Pedro: “I wonder if game design can benefit from poetic thinking.” yes, absolutely it can.
part of my ambivalence towards Immortality is that it feels anti-poetic. it explains itself too much; the thrust of the writing felt like it was trying to be _about_ something, rather than just to _be_ something.
that said, i did get a glimmer of poetic feeling from one particular clip: which—perhaps not coincidentally—was built mostly from words written by someone outwith the game, that were performed by someone outwith the game… (to describe the clip in more detail would be to risk spoilers). and it might be that i am drawing from these elements of the clip more than the writers and actors of Immortality put into it. its hard to say for sure.
Ahhh! I just hit credits. It was amazing. I’ll be back tomorrow to read this+comments.
I just want to echo the idea that the game works best with a controller. It definitely does, for multiple reasons. Sitting back on the couch is one of them, but I found those vibrations you mentioned Joel to be quite immersive and useful. The Moviola interface has some haptics to it, you feel the bump and shudder of hitting the end of the reel for example, and those who’ve played the whole thing with a mouse can imagine what that might feel like to scrub around with.

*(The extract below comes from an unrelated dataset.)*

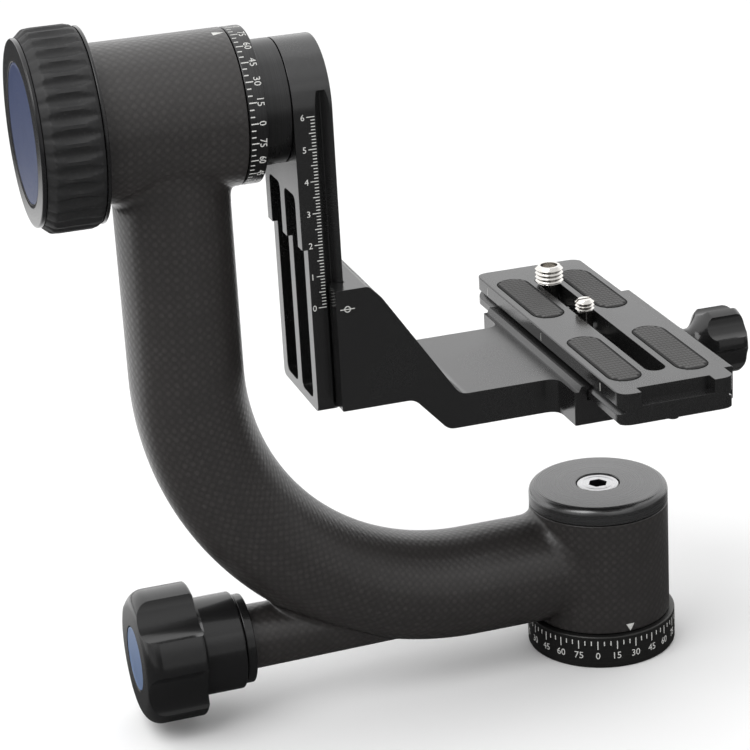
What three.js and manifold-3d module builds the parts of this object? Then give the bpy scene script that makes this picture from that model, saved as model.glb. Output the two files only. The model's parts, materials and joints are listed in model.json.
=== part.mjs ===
// A gimbal tripod head: a J-shaped carbon arm that pans on a round base and carries, at its top, a
// tilting plate with a height-adjustable lens bracket, a quick-release clamp and its sliding plate.
// Millimetres, +Z up. The origin is the centre of the base underside, and X runs along the tilt axis.

import * as THREE from "three";
import { mergeVertices } from "three/addons/utils/BufferGeometryUtils.js";
import Module from "manifold-3d";

const wasm = await Module();
wasm.setup();

// Fits, in millimetres
const fit = { seat: 0.3, run: 0.35, overrun: 1, edge: 0.6 };

// Facets round a circle, by the size of the circle
const facets = {
  large: 40,
  medium: 20,
  small: 14,
  tiny: 8,
  bend: 14,
  sweep: 28,
  hollow: 12,
  hexagon: 6,
  curve: 5,
  slotEnd: 6,
};

const fullTurn = 2 * Math.PI;
const halfTurn = Math.PI;
const quarterTurn = Math.PI / 2;
const degree = Math.PI / 180;

// How close two corners lie to be one, in millimetres
const weldDistance = 1e-4;

// Driving dimensions, in millimetres

const bearing = {
  bore: 20,
  outer: 32,
  width: 7,
  raceWall: 2.2,
  shoulder: 1.32,
  shieldWall: 0.8,
  shieldGap: 0.35,
};

const base = {
  radius: 24.9,
  height: 11.4,
  flangeRadius: 15,
  flangeThickness: 3,
  flangeSink: 0.3,
  bearingGap: 1.3,
  bushRadius: 7,
  threadRadius: 4.76,
  screwCount: 3,
  screwCircle: 11,
  screwRadius: 1.5,
  screwHeadRadius: 2.8,
  screwHeadHeight: 3,
  studDepth: 9,
};

const cup = {
  radius: 23.2,
  top: 50.8,
  bore: 20.2,
  capTop: 56.8,
  capEdge: 1.6,
  spigotWall: 2.6,
  spigotDepth: 4.55,
};

const centreScrew = {
  headRadius: 7,
  recess: 0.3,
  shankRadius: 3.8,
  shankLength: 18,
  hexAcross: 5.7,
  hexDepth: 4,
  washerThickness: 1.6,
  washerRadius: 12,
};

const tilt = {
  height: 201.6,
  housingLeft: -159.2,
  housingRight: -116.7,
  housingRadius: 24,
  housingBore: 20.8,
  ringRadius: 23.9,
  ringWidth: 5.9,
  hubRadius: 19.1,
  hubWidth: 8.1,
  axleCollarRadius: 12,
  axleCollarWidth: 3.2,
  axleTenon: 3.4,
  boltRadius: 4,
  boltLength: 24,
  boltHeadRadius: 6.6,
  boltHeadHeight: 4.8,
  boltHeadSink: 0.6,
  boltHexAcross: 6,
  boltHexDepth: 2.4,
};

const arm = { radius: 18, wall: 3.5, x: -136.6, lowZ: 30.1, bend: 89 };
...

Joel, I recommend Telling Lies. It’s the mechanics of Her Story with the polish and artistry of Immortality, if not quite as grand or well funded.
I didn’t feel like the 3 films were high art either, but I didn’t feel like I was meant to. That said, I would probably watch them all.
In this house we really appreciated the content warnings. They were accurate and useful for the mental wellbeing of us playing the game. Forewarned is forearmed, and there is material in there that is likely to be triggering for folks who have been through stuff. It was nice to have those warnings up-front, and then for the material to be mostly very mature and sensitive. It *is* a very adult game – I honestly think this might be the first game I’ve ever played that contained sex and nudity that felt in any way mature. I have a lot more I could add about this, but I’ll save it.
I really need to work on the SPOILER version of this post, don’t I???
I didn’t want to talk too much about the vibrations too much but, yes, they were helpful even though I wasn’t using the controller 🙂
“this might be the first game I’ve ever played that contained sex and nudity that felt in any way mature” — yeah, I also want to add a lot more to this.
Would you recommend (or discourage) playing this with a partner? I can see being bothered by lack of agency, but if most of the time is spent watching rather than inputting, maybe it’s not so bad.
Dan, I think it would be fine because you’d probably talk a lot about what clips mean, interpretations. I’d loved to have someone to talk to when playing.
I’d second that – it seems like the ideal way to play these games to me, and it really doesn’t matter who’s holding the controls.